- INSTRUCTIONS FOR THE TASK: Return the full material exactly.

- COLLECTED DATA:

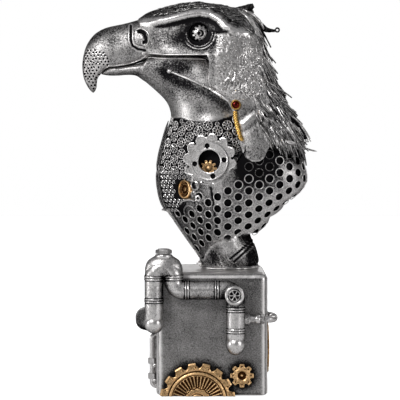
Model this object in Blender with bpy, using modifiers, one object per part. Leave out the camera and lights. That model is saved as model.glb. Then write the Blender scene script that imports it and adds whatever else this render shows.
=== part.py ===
"""Eagle bust in cast metal with machine fittings, on a square plinth with steam pipes and gears.

Metres, +Z up. The origin is the centre of the plinth's underside. The eagle looks toward -X, and its
left side faces -Y.
"""
import math

import bmesh
import bpy
import numpy as np
from mathutils import Matrix, Vector
from mathutils.bvhtree import BVHTree

for old in list(bpy.data.objects):
    bpy.data.objects.remove(old, do_unlink=True)

# Plinth
PLINTH_WIDTH = 0.090
PLINTH_HEIGHT = 0.100
PLINTH_EDGE = 0.006
PLINTH_FOOT_EDGE = 0.0025
FIT_GAP = 0.0003

# Steam pipes on the plinth, places measured from its faces and its underside
PIPE_RADIUS = 0.0072
PIPE_STANDOFF = 0.0004
PIPE_BEND = 0.0078
BAND_RADIUS = 0.0082
BAND_LENGTH = 0.0026
SOCKET_DEPTH = 0.005
CORNER_LEG_OUT = 0.0013
TOP_BEND_LEG = 0.0026
CROSS_RUN_HEIGHT = 0.0866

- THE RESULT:
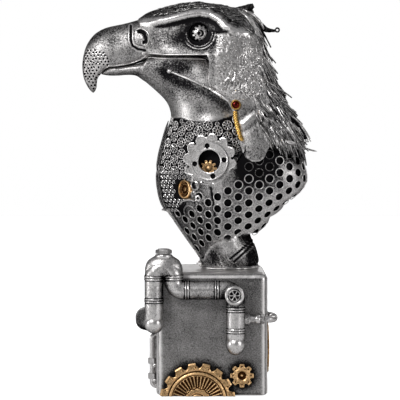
Model this object in Blender with bpy, using modifiers, one object per part. Leave out the camera and lights. That model is saved as model.glb. Then write the Blender scene script that imports it and adds whatever else this render shows.
=== part.py ===
"""Eagle bust in cast metal with machine fittings, on a square plinth with steam pipes and gears.

Metres, +Z up. The origin is the centre of the plinth's underside. The eagle looks toward -X, and its
left side faces -Y.
"""
import math

import bmesh
import bpy
import numpy as np
from mathutils import Matrix, Vector
from mathutils.bvhtree import BVHTree

for old in list(bpy.data.objects):
    bpy.data.objects.remove(old, do_unlink=True)

# Plinth
PLINTH_WIDTH = 0.090
PLINTH_HEIGHT = 0.100
PLINTH_EDGE = 0.006
PLINTH_FOOT_EDGE = 0.0025
FIT_GAP = 0.0003

# Steam pipes on the plinth, places measured from its faces and its underside
PIPE_RADIUS = 0.0072
PIPE_STANDOFF = 0.0004
PIPE_BEND = 0.0078
BAND_RADIUS = 0.0082
BAND_LENGTH = 0.0026
SOCKET_DEPTH = 0.005
CORNER_LEG_OUT = 0.0013
TOP_BEND_LEG = 0.0026
CROSS_RUN_HEIGHT = 0.0866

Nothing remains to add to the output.